Six years ago, when Jeff Coetzee started coaching the Columbian doubles team of Juan Cabal and Robert Farah, they were ranked 55th in the world. This year, they won two grand slam titles, shot to number one status, and cemented Jeff’s reputation as the best doubles coach in the world.
The duo won their first grand slam at Wimbledon and right after, won their second at the US Open. They became the first Colombians to win a grand slam title and only the second South American pair to be ranked first. Of course, it is no exaggeration to say that this was because of the incredible coaching skills of Jeff.
Born and raised in the small town of Okiep in the Northern Cape, Jeff is himself a respected doubles player. When he started playing at the age of nine, he created his own tennis court in his backyard, using two orange bags for a net, on a surface made up of gravel. It was only when he moved to Johannesburg at the age of 11, that he realised he has the potential to compete in the top echelons of tennis.
Jeff’s goal was to become the top tennis player in the world but he first had to compete and win against the enemy called apartheid. There were some tournaments that a kid of colour could not compete in and then there was an incident that brought home how the apartheid system saw him. His coach, Bruce Davidson, was a white man and in order to avoid backlash from apartheid society, Bruce had to hide the fact that he was coaching Jeff. They eventually found out and when they did, they made it clear they were displeased by spray-painting Bruce’s car with the words, “kaffir lover”.

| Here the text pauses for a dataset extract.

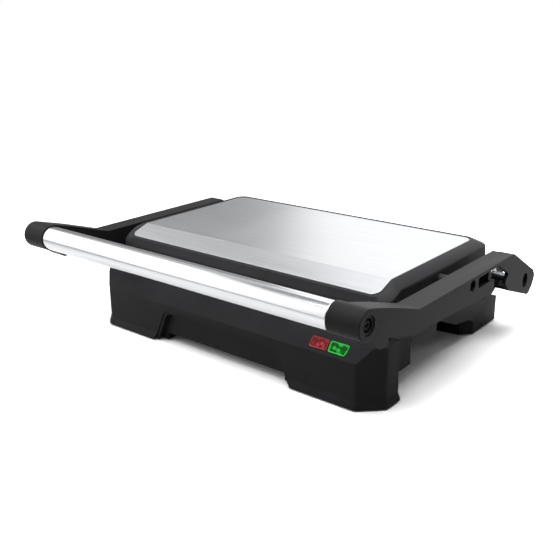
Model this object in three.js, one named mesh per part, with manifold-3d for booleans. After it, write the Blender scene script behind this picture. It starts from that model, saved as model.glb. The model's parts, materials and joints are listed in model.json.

Jeff clearly won in his battle against the barriers that apartheid had set up for him. Not only was he the country’s top Junior champion, but in his final year as a junior, he only suffered one defeat on South African soil. After turning pro at the age of 19, he climbed into the top 30 in the singles division but an injury led him to concentrate on his doubles career. As a doubles player, he reached a career high of ranking number 12 in the world, winning 6 ATP Doubles Titles, reaching the Semi Finals at the Australian Open, playing in the Shangai ATP Masters, and competing against tennis greats such as Steffi Graf and John McEnroe. He also played in the Davis Cup for the South African team a total of 18 times as well as representing the country at the 2008 Beijing Olympics.
Tennis is a lucrative sport for top tier players, so by the time he retired at the age of 34 in 2011, he had already earned a small fortune of approximately R10 million. It is noted that he did not go on to become the number one tennis player in the world, but if you work hard, life has a way of rewarding you in unexpected ways.
After retiring, Jeff started working as a consultant for Shuttler/Waske Tennis University, where he assisted with the coaching of players such as the former world number one and 3 times grand slam champion, Angelique Kerber. His players have won Futures in both singles and doubles; and in 2014, he helped them make it to the US Open doubles semi-finals and win the US Open mixed doubles title.
In 2015, Stellenbosch University appointed him as their Head High Performance Tennis Coach and after having helped South-Africa get promoted to Europe/Africa Group I, he was appointed as the part-time high consultant to Tennis South Africa in 2017. It was however in 2014 that his road to coaching royalty really started. It was the year in which the Columbian’s, Juan and Robert, asked him to be their coach.
Jeff admits that when they asked him, he did not know much about them. They were ranked 55th and going nowhere slowly. They however told him that, given his reputation, they believed that he could coach them to the top, and they were right. After their multiple ATP and Grand Slam victories, the Columbians treat Juan and Robert like football stars and they have turned tennis into one of the country’s most popular sport. Jeff admits reluctantly that he has also become a bit of a celebrity in Columbia. In fact, they have embraced him as an honorary Columbian.
Jeff says that the person that inspired him the most is his mom, Mary, who always told him, ‘just let your racket do the talking.’ His father, Wiliam, passed away when he was 16 and being one of 6 siblings, family is very important to Jeff.
Jeff says that the best part of being a coach is that he gets to travel. With the birth of his daughter however, he started cutting back on traveling and took on jobs that allowed him to spend most of his time at home. Even when he is traveling, he makes a point of talking with his wife and daughter, now 7, every night over Skype. Having his daughter love books is very important to Jeff, so he is always there when his wife reads the bedtime story. One thing he won’t do is force his daughter to play tennis. He wants her to choose her own path in life and if she wants to become a tennis player, that will be because she made that choice.
When he is not coaching international players, he sees to the tennis academies he has launched, where he coaches promising young players. Along with his brother, who introduced him to tennis, he runs a tennis tournament every September with the aim of keeping kids focused on achieving their dreams. He is also involved with his own foundation, ‘Anyone for Tennis’, and he works with the Living Legends Foundation.
The moral of Jeff’s story is this. Sometimes, life has a way of pushing you in the direction of goals that you did not have in mind. You have a goal which you work hard to achieve and it is often the case that you do not reach that goal. Failure however, is the act of giving up altogether. Jeff did not give up. He worked hard, proved his worth and through his own determined will to excel, he became the best doubles coach in the world. He let his racket do the talking, and now everyone is listening.